ADDITIONAL COMPENSATION TO EMPLOYEE AND EXPENSES
1. | Regular Compensation. Employee shall be entitled to regular compensation for services rendered in the amount of $152,640 annually. Regular compensation will be comprised of cash compensation in the amount of $100,800 annually and stock compensation in the amount of $51,840 annually. Cash compensation is payable in accordance with Company’s standard payroll schedule, beginning on the 1st day of July 2017. Stock compensation will be awarded quarterly, beginning each three month period subsequent to the 1st day of July 2017, with $12,960 worth of shares of the Company’s Common Stock awarded based on the closing traded price on each quarterly measurement date (October 1st, January 1st, April 1st and July 1st). |
2. | Bonus Compensation. The Employee will be subject to an annual performance review (“Review”). Any performance based incentive compensation resulting from the Review may include combinations of cash and/or equity, consisting of any combination of common stock, options, restricted stock grants, etc. at the sole discretion of the Company.
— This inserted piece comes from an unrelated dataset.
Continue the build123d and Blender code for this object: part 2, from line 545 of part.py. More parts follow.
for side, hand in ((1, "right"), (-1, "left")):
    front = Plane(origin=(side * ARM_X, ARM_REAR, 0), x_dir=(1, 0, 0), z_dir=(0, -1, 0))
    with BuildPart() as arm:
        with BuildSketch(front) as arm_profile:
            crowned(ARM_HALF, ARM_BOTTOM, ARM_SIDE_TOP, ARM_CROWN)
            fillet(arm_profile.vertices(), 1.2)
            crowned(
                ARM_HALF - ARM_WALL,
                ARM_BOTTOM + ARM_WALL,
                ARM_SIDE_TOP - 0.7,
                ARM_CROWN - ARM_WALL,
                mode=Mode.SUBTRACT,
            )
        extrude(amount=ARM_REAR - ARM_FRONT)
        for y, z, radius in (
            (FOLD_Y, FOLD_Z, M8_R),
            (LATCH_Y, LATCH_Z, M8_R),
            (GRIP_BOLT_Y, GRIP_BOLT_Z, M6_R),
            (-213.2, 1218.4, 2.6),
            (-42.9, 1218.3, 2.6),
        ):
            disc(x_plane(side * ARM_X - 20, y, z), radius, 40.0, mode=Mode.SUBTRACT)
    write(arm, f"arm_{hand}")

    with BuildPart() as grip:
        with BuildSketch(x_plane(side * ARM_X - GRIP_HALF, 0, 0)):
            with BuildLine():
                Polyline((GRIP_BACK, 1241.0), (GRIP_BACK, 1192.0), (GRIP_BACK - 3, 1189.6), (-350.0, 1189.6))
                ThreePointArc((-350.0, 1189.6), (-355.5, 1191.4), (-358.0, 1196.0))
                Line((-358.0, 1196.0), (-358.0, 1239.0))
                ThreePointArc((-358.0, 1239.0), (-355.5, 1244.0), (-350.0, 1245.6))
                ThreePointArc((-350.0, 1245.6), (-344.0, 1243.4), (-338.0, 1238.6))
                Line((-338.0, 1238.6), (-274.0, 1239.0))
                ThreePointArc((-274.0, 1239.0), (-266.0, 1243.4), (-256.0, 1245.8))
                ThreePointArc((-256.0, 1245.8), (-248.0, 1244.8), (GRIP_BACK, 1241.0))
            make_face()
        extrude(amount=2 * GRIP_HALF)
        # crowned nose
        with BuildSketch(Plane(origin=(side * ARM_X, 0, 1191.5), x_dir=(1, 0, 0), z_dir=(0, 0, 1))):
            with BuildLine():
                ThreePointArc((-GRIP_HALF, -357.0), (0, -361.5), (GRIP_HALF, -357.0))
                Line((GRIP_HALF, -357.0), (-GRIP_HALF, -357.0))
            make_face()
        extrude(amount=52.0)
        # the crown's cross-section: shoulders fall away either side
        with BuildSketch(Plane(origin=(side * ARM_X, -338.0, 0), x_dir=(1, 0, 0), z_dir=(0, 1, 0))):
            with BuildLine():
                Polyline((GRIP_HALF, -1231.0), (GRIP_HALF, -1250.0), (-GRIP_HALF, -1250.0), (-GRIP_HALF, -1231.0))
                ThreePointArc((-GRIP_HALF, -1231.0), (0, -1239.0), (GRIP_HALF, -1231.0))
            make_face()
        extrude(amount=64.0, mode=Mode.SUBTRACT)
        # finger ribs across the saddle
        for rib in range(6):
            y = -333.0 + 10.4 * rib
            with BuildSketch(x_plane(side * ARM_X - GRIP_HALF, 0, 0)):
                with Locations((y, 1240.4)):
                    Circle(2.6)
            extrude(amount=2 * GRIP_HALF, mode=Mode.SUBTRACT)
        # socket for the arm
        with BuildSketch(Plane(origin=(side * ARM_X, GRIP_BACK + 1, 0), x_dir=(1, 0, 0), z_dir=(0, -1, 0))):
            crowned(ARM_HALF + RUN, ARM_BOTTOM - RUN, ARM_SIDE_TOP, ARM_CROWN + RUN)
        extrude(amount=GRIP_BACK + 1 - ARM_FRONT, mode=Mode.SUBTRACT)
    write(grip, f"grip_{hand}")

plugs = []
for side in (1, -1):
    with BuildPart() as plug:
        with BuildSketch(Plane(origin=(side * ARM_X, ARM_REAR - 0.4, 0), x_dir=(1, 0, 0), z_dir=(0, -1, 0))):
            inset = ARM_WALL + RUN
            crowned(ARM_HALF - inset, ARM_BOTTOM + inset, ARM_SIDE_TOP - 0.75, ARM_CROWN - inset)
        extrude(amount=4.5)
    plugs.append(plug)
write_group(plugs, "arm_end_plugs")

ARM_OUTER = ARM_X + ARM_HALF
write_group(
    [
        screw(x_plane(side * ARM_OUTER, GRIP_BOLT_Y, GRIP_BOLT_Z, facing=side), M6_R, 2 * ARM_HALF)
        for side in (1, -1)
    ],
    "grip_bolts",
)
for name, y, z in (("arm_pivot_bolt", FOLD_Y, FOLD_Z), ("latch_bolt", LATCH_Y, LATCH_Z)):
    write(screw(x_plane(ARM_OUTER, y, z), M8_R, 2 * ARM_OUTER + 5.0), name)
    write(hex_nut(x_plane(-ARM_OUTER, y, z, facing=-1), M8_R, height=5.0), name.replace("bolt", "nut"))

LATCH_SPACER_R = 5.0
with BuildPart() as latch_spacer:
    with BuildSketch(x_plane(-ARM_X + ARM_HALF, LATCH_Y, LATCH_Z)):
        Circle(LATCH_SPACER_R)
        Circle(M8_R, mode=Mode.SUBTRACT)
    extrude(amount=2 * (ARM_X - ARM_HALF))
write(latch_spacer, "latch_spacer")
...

In addition to a Review, Employee may receive bonuses directly related to other business development activities such as acquisitions, mergers, strategic partnerships, joint ventures, etc. at the sole discretion of the Company. |
3. | Signing Bonus. As a signing bonus, Employee was awarded 250,000 restricted shares of the Company’s Common Stock on July 4, 2017, pursuant to Rule 144 issued by the Securities and Exchange Commission or any succeeding law or regulation. |
4. | Stock Options. Employee will receive the right to purchase 2,000,000 shares of Common Stock in Company at a strike price of $0.17 per share, exercisable over three (3) years from the execution date of this agreement. These stock options will vest ratably on a monthly basis over a one-year period and, if unexercised, the rights will expire three months after the employee’s termination. This provision does not preclude Employee from acquiring any additional or future rights to purchase Common Stock in Company at a predetermined price. |
5. | Benefits. Employee shall be eligible to participate in any employee benefits program offered by Company, including, but not limited to: group or individual insurance plans for health, dental or vision care and any retirement, deferred-compensation or other post-employment benefit plan. Employee contributions toward any such benefits shall be withheld from compensation in accordance with the Company’s standard payroll schedule. |
6. | Expenses. During the term of this Agreement, Employee shall be entitled to reimbursement of their reasonable expenses incurred from time to time during the term hereof, in connection with the Employment Services to be provided under this Employment Agreement, within 15 days after invoicing the Company. The Company shall reimburse Employee for all pre-approved business expenses after the Employee presents an itemized account of expenditures with proof (i.e. receipts). |
All Compensation is subject to modification from time to time by the Company at any time with prior written notice, to reflect new incentive situations, pricing structure, revenue growth or changes in financial standing. It is also subject to adjustment for specific acquisitions, ventures or other activities when the circumstances warrant revised treatment, provided that adjustments shall be fairly applied to Employee. No amendment or modification of the Compensation shall be made except by an Addendum attached to this Agreement.